All republics that acquire supremacy over other nations rule them selfishly and oppressively. There is no exception to this in either ancient or modern times. Carthage, Rome, Venice, Genoa, Florence, Pisa, Holland, and Republican France, all tyrannized over every province and subject state where they gained authority. But none of them openly avowed their system of doing so upon principle with the candor which the Athenian republicans displayed when any remonstrance was made against the severe exactions which they imposed upon their vassal allies. They avowed that their empire was a tyranny, and frankly stated that they solely trusted to force and terror to uphold it. They appealed to what they called "the eternal law of nature, that the weak should be coerced by the strong."[1] Sometimes they stated, and not without some truth, that the unjust hatred of Sparta against themselves forced them to be unjust to others in self-defense. To be safe, they must be powerful; and to be powerful, they must plunder and coerce their neighbors. They never dreamed of communicating any franchise, or share in office, to their dependents, but jealously monopolized every post of command, and all political and judicial power; exposing themselves to every risk with unflinching gallantry; embarking readily in every ambitious scheme; and never suffering difficulty or disaster to shake their tenacity of purpose: in the hope of acquiring unbounded empire for their country, and the means of maintaining each of the thirty thousand citizens who made up the sovereign republic, in exclusive devotion to military occupations, and to those brilliant sciences and arts in which Athens already had reached the meridian of intellectual splendor.

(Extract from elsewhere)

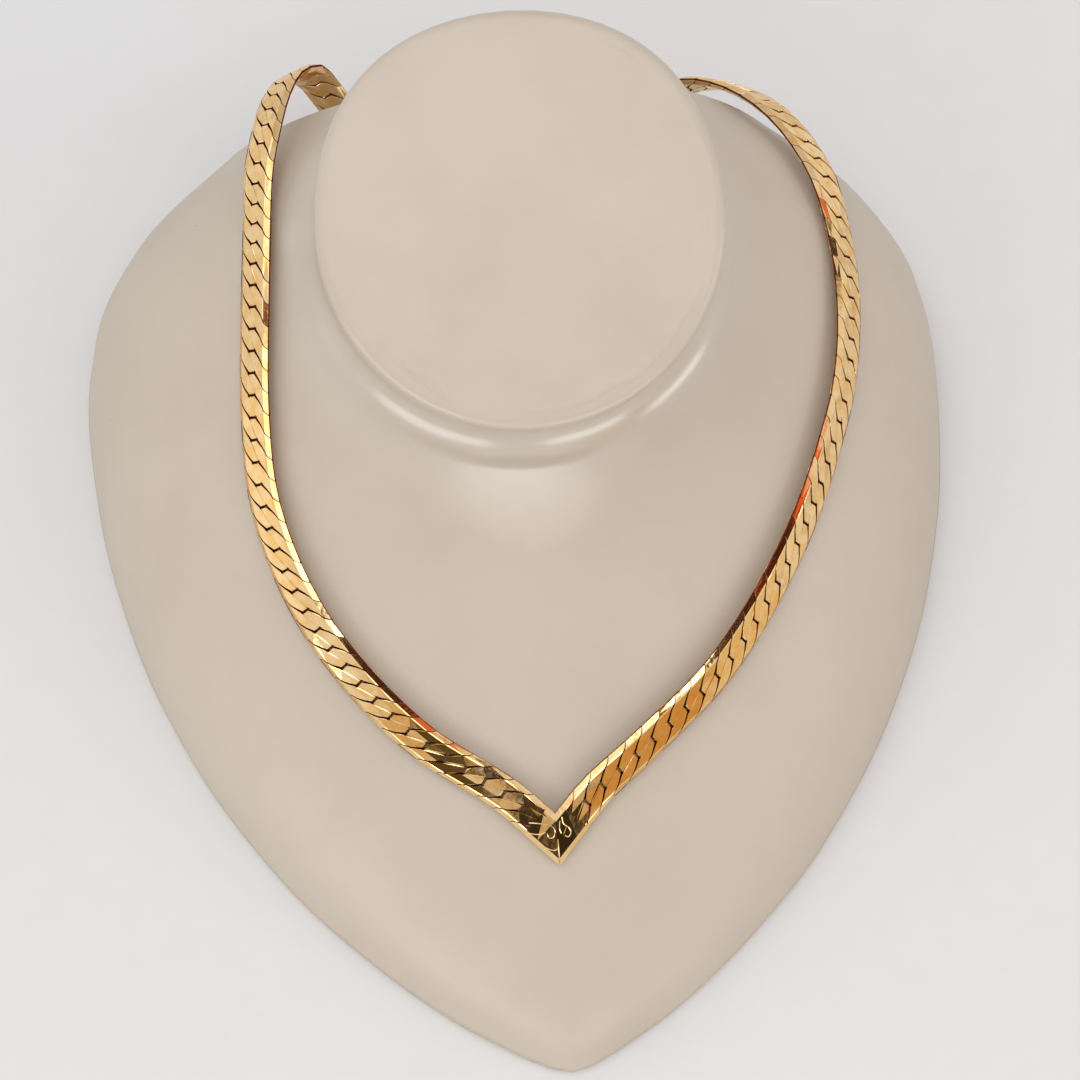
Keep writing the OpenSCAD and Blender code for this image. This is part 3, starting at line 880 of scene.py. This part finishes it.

Her great political dramatist speaks of the Athenian empire as comprehending a thousand states. The language of the stage must not be taken too literally; but the number of the dependencies of Athens, at the time when the Peloponnesian confederacy attacked her, was undoubtedly very great. With a few trifling exceptions, all the islands of the Ægæan, and all the Greek cities, which in that age fringed the coasts of Asia Minor, the Hellespont, and Thrace, paid tribute to Athens, and implicitly obeyed her orders. The Ægæan Sea was an Attic lake. West-

  1. Ἀεὶ καθεστῶτος τὸν ἥσσω ὑπὸ δυνατωτέρον κατείργεσθαι.—Thuc., i., 77.